Last fall, the Government Accounting Office reported the results of a study estimating that financial exploitation cost older adults at least $2.9 billion in 2010.
These types of crimes range from caregivers pilfering minor amounts to an appalling story of a CEO and CFO of a California investment firm who were charged with 66 felony counts of elder abuse, securities fraud and conspiracy for bilking older investors out of more than $2.3 million over eight years.

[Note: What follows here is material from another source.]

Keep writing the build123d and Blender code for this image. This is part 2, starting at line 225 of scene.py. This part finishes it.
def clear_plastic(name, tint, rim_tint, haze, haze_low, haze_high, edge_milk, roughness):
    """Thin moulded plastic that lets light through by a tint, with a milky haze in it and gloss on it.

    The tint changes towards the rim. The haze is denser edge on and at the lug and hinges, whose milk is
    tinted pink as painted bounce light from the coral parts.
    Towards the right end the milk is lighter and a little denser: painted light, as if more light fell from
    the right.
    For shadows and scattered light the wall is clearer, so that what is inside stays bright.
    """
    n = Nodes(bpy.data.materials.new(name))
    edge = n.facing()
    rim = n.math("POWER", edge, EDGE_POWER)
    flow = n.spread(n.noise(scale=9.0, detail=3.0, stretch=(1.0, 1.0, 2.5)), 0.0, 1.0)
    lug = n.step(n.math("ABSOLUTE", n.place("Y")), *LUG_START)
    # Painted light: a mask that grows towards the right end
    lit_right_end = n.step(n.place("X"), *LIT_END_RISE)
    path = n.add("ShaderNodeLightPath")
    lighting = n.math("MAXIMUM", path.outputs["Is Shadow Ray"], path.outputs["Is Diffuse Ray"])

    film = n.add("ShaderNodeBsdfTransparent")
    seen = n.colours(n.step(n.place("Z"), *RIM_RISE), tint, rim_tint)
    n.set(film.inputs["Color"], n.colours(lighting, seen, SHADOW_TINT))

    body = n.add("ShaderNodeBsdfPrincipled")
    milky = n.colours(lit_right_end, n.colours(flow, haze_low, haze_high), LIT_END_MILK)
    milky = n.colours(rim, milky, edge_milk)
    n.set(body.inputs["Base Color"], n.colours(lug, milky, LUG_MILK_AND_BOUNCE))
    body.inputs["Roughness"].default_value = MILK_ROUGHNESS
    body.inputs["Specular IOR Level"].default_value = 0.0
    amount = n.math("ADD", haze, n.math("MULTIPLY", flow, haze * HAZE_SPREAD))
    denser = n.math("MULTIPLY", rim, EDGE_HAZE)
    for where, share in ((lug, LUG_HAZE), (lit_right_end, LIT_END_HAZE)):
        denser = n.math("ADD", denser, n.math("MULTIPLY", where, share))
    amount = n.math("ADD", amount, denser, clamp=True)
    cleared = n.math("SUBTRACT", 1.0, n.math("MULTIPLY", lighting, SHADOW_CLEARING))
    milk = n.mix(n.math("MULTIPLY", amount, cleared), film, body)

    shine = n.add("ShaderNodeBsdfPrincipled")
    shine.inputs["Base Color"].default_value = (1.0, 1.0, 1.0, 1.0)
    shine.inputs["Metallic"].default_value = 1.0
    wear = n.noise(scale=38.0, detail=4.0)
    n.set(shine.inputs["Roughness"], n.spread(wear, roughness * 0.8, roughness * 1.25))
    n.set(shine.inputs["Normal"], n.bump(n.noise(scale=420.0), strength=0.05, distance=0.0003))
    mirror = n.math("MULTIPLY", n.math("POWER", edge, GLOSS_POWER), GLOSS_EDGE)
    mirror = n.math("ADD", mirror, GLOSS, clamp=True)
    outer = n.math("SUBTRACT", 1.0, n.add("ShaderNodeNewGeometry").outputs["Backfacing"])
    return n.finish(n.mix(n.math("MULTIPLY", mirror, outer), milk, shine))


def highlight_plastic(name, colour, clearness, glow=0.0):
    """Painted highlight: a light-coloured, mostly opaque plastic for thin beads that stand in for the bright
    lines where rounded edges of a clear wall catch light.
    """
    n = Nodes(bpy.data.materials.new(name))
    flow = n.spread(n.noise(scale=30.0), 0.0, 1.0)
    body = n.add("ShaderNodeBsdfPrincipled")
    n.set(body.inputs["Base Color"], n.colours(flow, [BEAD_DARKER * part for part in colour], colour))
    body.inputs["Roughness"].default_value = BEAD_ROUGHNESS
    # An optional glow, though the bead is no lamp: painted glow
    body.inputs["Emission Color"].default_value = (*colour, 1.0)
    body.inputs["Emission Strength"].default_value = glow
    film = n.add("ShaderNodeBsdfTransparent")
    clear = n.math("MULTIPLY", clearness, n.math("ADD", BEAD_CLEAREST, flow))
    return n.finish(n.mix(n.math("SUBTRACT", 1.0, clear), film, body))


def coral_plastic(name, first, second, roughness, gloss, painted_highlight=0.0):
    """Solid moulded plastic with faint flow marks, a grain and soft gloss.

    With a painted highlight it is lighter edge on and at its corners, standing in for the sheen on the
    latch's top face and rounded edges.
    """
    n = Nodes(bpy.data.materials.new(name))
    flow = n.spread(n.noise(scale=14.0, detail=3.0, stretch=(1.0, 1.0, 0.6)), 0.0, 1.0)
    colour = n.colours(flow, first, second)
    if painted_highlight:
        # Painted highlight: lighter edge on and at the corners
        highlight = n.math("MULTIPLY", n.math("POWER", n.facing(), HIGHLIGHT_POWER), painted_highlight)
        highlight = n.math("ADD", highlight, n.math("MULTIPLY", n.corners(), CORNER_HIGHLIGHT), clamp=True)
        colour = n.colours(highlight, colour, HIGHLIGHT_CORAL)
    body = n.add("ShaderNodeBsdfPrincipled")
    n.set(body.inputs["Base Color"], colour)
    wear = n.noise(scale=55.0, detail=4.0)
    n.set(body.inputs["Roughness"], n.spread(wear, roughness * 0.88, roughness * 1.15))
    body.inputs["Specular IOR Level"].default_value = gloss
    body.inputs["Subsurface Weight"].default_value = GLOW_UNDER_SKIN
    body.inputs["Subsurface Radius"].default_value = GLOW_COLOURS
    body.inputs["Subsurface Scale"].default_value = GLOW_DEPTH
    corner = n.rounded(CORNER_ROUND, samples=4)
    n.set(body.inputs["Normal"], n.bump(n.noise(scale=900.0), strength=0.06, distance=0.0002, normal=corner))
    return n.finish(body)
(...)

To help combat the problem, the Certified Financial Planner Board of Standards, a professional certification group, has released a free guide, Financial Self-Defense for Seniors. In it, Certified Financial Planner and the board's Consumer Advocate Eleanor Blayney offers 10 pieces of advice that older people and their families should embrace to protect themselves and their loved ones from financial abuse.

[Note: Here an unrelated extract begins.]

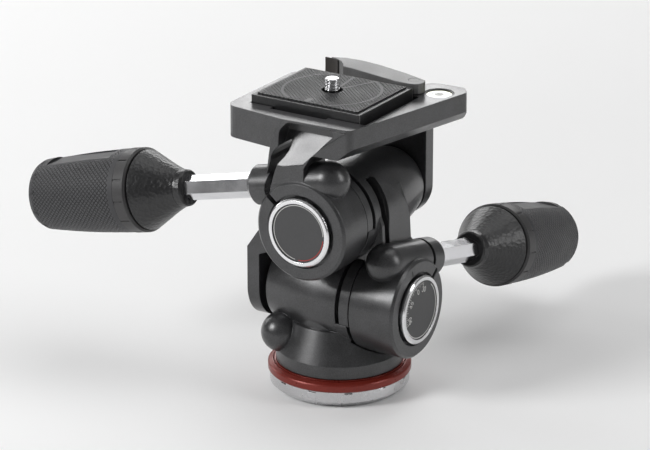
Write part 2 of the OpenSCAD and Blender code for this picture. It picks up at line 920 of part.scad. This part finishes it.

- Don't be overly impressed with titles and letters after someone's name.
- If you don't understand an investment, don't buy it.

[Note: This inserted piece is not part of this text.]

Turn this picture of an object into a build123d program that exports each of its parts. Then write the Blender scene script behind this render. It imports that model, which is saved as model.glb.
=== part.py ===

- No matter what a financial adviser says, nothing is free.
- Just because someone recommends an investment, doesn't mean it is a good choice for you.
- If it sounds too good to be true, it probably isn't true.
- Try not to confuse familiarity with trust.
- Understand who has the most to gain from an investment -- you or the person selling it to you.
- Make sure all the profit isn't coming out of your pocket.
- Know your rights as a homeowner.
- Remember, you have the right to make the final investment decisions.
Blayney says older people can be too trusting because they grew up in an era when it was safer to trust. "Do your homework. Don't give trust too quickly," she advises.